The collapse of Archegos, a family office founded by investment manager Bill Hwang, is sending shockwaves through Wall Street after its bets pushed lenders to initiate a margin call, ultimately forcing the firm to sell positions in ViacomCBS (VIAC), Discovery (DISCA), Baidu (BIDU) and Tencent Music (TME), among others.

“We saw it in February with retail investors, buying on margin of GameStop. We saw it with the hedge funds shorting 140% of the float. We've seen it now with a family office,” said El-Erian. “It tells you a lot of people have been saying the best thing to do right now is to leverage. Why? Because financing is so cheap and so available.”

The street is still trying to gauge the total losses to banks exposed to Archegos' fire sale. So far, Nomura (NMR) indicated a $2 billion hit, Japan's MUFG (MUFG) flagged a possible $300 million loss and Credit Suisse (CS) warned of “significant” losses. JPMorgan projects losses in the range of $5 to $10 billion, “well beyond normal unwinding scenarios for the industry.”

“We are still puzzled why Credit Suisse and Nomura have been unable to unwind all their positions at this point,” JPMorgan wrote in a note to clients on Tuesday. “Archegos was highly leveraged at 5-8x (i.e. $50-80bnE of exposure for $10b billion of equity) and the use of equity-swaps increased the inability of [prime brokers] to see the concentration risk in holdings within the hedge fund in question.”

While some investors fear widespread contagion, El-Erian told Yahoo Finance he believes it’s an ‘isolated situation.’ 

He does, however, warn that it may lead to banks becoming more cautious, resulting in tightened financial conditions.

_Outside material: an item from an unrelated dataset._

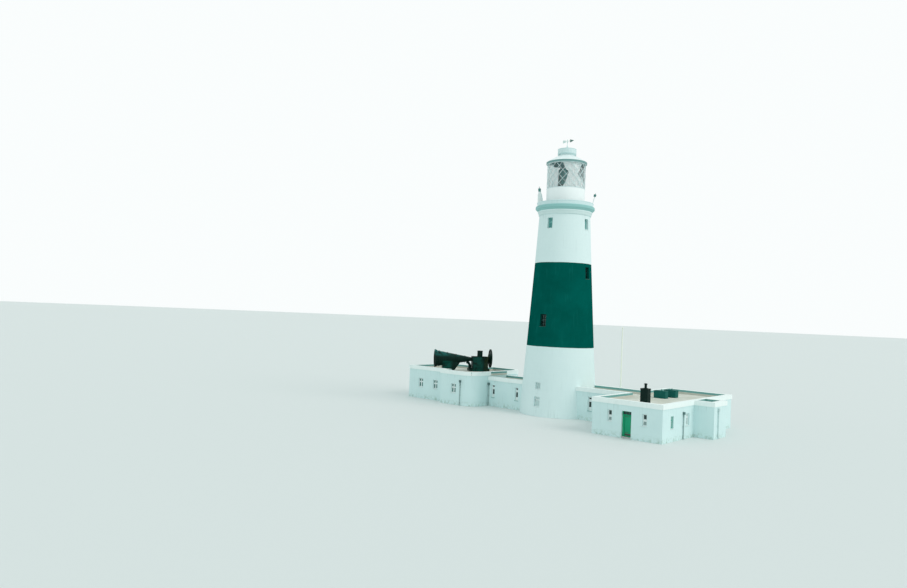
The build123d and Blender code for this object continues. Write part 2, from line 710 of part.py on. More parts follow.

“We should not be worried about short-term, medium, narrow contagion. This is an isolated situation of excessive leverage, concentrated positions, and a bit of overlays,” said El-Erian. “This was an accident waiting to happen and it happened. It may lead banks to be more cautious about extending credit and that in itself could be the longer term contagion from this.”